News Release

Shaw Prize goes to Reinhard Genzel

Work on supermassive black hole done with ESO telescopes rewarded

Grant and Award Announcement

ESO

The Shaw Prize in Astronomy for 2008 is awarded to Professor Reinhard Genzel, Director of the Max Planck Institute for Extraterrestrial Physics (MPE), in recognition of his outstanding contribution in demonstrating that the Milky Way contains a supermassive black hole at its centre, a result largely obtained with the help of ESO's telescopes.

The Shaw Prize is awarded annually by the Shaw Prize Foundation in Hong Kong in the Life Sciences, Mathematical Sciences and Astronomy, each of the three prizes bearing a monetary award of one million US dollars.

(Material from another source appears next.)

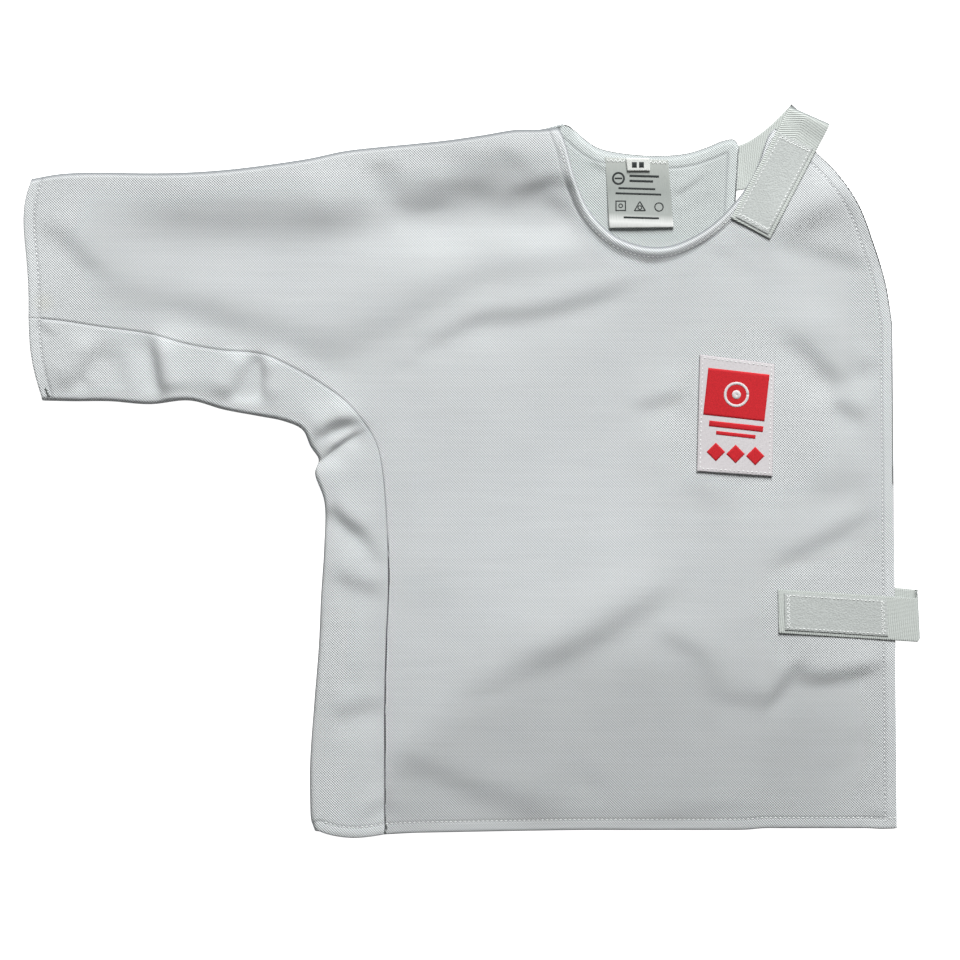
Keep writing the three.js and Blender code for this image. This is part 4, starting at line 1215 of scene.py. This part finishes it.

"I warmly congratulate Professor Genzel for this well-deserved award which highlights some of the best science produced with ESO's telescopes," says Tim de Zeeuw, ESO's Director General. "Professor Genzel and his team have made a dedicated, long-term effort, using our telescopes and co-developing instruments, to study the Centre of our Galaxy, and as such, he has allowed us to enter an era of observational black hole physics."

In 1969, Donald Lynden-Bell and Martin Rees suggested that the Milky Way might contain a supermassive black hole at its centre. But evidence for such an object was lacking at the time because the centre of the Milky Way is obscured by interstellar dust, and was detected only as a relatively faint radio source.

Reinhard Genzel and his collaborators obtained compelling evidence for this black hole by developing state-of-the-art astronomical instruments to be used on ESO's telescopes and carrying out a persistent programme of observing the Galactic Centre and its surrounding stars for many years, which ultimately led to the discovery of a black hole with a mass of about three million times that of the Sun.

Genzel's group has in particular followed since 1992, the motion of several stars, around the Galactic Centre. These observations were first done with the MPE-built near-infrared speckle imaging camera SHARP on ESO's New Technology Telescope at La Silla, later with the adaptive optics NACO and SINFONI instruments on the Very Large Telescope (VLT) at Paranal.

NACO observations in 2002 (ESO 17/02) showed one star approaching the central black hole to within 17 light-hours - only three times the distance between the Sun and dwarf planet Pluto - while travelling at no less than 5000 km/s. The orbital period of the star is just over 15 years, and in 2007, the team had followed a complete orbit.

Subsequent adaptive optics observations revealed powerful infrared flares coming from the supermassive black hole, strongly suggesting that the Galactic Centre black hole rotates rapidly (ESO 26/03). SINFONI also enabled the astronomers to register for the first time the infrared spectrum of a flare (ESO 21/04).

The centre of our Milky Way galaxy is located in the southern constellation Sagittarius ("The Archer") and its study, together with that of the Magellanic Clouds, were the main reasons for Europe to install major telescopes in the Southern Hemisphere.